There are several GCP-specific options that you can specify (listed below) to customize Coiled’s behavior. Additionally, the next section contains an example of how to configure these options in practice.

Name

Description

Default

region

GCP region to create resources in

us-east1

zone

GCP zone to create resources in

us-east1-c

spot

Whether or not to use preemptible instances for cluster workers

True

The GCP backend for Coiled uses preemptible instances for the workers by default. Note that GCP might stop preemptible instances at any time and always stops preemptible instances after they run for 24 hours.

Example

You can specify backend options directly in Python:

import coiled

cluster = coiled.Cluster(backend_options={"region": "us-central1", "spot": False})

Or save them to your Coiled configuration file:

# ~/.config/dask/coiled.yaml

coiled:
  backend-options:
    region: us-central1

to have them used as the default value for the backend_options= keyword:

import coiled

cluster = coiled.Cluster()

GPU support

This backend allows you to run computations with GPU-enabled machines if your account has access to GPUs.
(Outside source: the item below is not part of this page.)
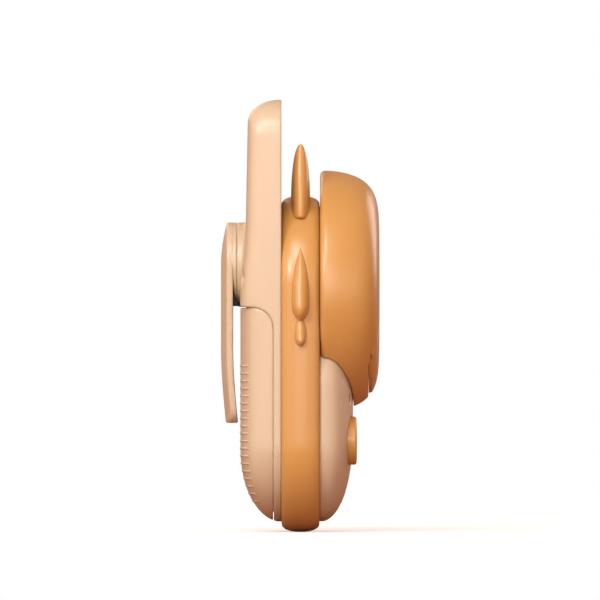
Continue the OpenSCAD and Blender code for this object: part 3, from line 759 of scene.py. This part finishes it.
def belly(x, y, z, d=0.0):
    """The round belly, closed in at its foot, at its top and at its sides."""
    low = closing((31 - z) / (28 + d), 2.2)
    high = closing((z - 41) / (17 + d), 2)
    half = outline(z, d) * closing((z - 44) / (22 + d), 2)
    form = bowed(x, -band_half - y, half, (belly_depth + d) * low * high, 3)
    return np.maximum(form, y + band_half)

def front_plate(x, y, z, d=0.0):
    """The flat plate behind the head, cut round to lie within the head's outline."""
    plate = np.maximum(np.abs(x) - outline(z, d), np.maximum(z - body_high - d, body_low - d - z))
    plate = np.maximum(plate, rod(x, z, 0, head_height, plate_radius + d))
    return np.maximum(np.maximum(plate, slab(y, -band_half - wall - d, -band_half + d)), plate_low - z)

def front_form(x, y, z):
    outer = blended(belly(x, y, z), front_plate(x, y, z), 0.5)
    shell = cut(outer, belly(x, y - 1, z, -wall), 0.3)
    for sx, sz in lower_posts:
        post = np.maximum(rod(x, z, sx, sz, 3.2), y + band_half)
        shell = np.minimum(shell, np.maximum(post, belly(x, y, z)))
    for bx in (-button_x, button_x):
        shell = cut(shell, rod(x, z, bx, button_z, button_radius + 0.2), 0.5)
    for slot_z in slot_heights:
        length = np.maximum(np.abs(x) - slot_half_length, 0)
        shell = cut(shell, np.hypot(length, z - slot_z) - slot_half_height, 0.2)
    shell = cut(shell, rod(x, z, *lens_spot, 1.2), 0.3)
    return cut(shell, rod(x, z, 0, 82, 3.5), 0.3)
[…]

See the GPU best practices documentation for more information on using GPUs with this backend.

Workers currently have access to a single GPU, if you try to create a cluster with more than one GPU, the cluster will not start, and an error will be returned to you.

Coiled logs

If you are running Coiled on your GCP account, the logs from Clusters and Jobs will be saved within your GCP account. Coiled will send logs to both GCP Logging and GCP Cloud Storage.

We send logs to GCP Logging so that you can easily view logs with GCP Logs Explorer, and we use GCP Cloud Storage to back the logs views we display on the Cluster Dashboard.

Log Storage

Storage time

GCP Logging

30 days

GCP Cloud Storage

90 days

When you configure your backend to use GCP, Coiled creates a bucket named coiled-logs in both GCP Logging and GCP Cloud Storage. In the GCP Cloud Storage bucket we create a coiled.log file for each instance created, organized into folders following the structure <account>/<instance>/coiled.logs.